▶ EXERCISE GOAL
State only the count of lines in the listing below that hold "pose".

▶ DATA SHOWN
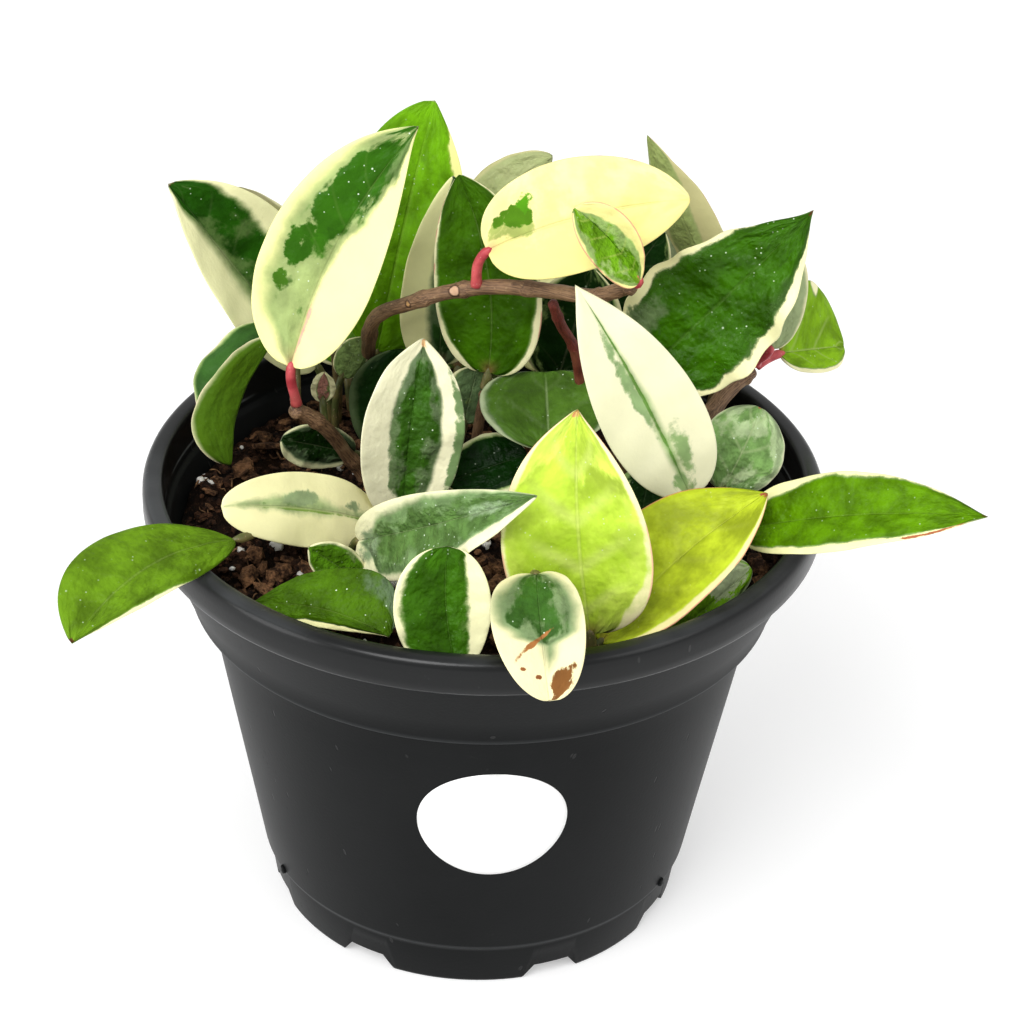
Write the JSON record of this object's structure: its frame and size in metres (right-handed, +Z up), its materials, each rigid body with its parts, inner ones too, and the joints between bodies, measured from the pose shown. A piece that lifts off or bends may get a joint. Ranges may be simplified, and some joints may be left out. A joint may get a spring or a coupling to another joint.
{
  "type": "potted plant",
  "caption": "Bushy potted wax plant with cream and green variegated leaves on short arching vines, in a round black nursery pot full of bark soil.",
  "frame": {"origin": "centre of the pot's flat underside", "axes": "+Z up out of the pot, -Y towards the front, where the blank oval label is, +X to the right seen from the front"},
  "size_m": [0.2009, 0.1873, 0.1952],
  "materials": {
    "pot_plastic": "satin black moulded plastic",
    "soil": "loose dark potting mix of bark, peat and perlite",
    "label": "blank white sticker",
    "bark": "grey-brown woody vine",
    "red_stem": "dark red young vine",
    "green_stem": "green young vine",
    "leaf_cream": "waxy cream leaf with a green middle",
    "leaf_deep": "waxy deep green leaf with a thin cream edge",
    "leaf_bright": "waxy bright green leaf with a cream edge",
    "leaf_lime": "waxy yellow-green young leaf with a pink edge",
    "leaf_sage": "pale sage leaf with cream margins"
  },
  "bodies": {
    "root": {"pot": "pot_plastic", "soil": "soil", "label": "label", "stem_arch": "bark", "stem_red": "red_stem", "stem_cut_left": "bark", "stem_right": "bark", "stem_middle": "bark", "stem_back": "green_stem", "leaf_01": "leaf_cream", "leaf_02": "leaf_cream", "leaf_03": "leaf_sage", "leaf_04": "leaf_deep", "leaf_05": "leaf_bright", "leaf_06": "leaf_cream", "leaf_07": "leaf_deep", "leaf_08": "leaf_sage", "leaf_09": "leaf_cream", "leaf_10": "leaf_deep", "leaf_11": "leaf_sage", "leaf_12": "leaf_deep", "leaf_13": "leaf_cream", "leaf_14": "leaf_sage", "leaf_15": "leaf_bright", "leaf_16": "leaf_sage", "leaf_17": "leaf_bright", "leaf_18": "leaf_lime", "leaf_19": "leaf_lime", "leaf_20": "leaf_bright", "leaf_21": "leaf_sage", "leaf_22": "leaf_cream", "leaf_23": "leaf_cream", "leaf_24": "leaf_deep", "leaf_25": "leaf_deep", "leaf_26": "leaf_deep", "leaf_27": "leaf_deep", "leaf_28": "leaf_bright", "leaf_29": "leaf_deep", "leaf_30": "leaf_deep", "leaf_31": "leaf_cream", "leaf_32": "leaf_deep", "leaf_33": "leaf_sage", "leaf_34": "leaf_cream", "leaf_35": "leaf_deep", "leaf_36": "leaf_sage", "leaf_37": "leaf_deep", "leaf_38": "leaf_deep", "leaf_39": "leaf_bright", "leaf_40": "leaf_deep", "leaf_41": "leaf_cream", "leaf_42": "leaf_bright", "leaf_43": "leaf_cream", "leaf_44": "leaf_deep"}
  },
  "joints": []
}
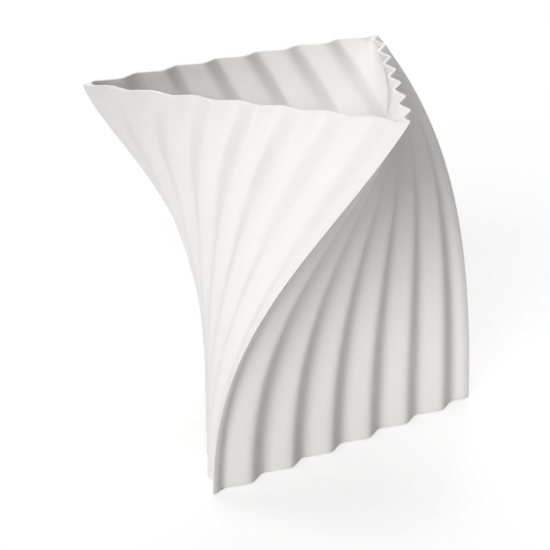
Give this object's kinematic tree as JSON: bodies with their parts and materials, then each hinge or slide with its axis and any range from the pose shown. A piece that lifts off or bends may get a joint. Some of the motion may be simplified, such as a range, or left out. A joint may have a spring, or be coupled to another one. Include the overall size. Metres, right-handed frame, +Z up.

▶ ANSWER IN FULL
2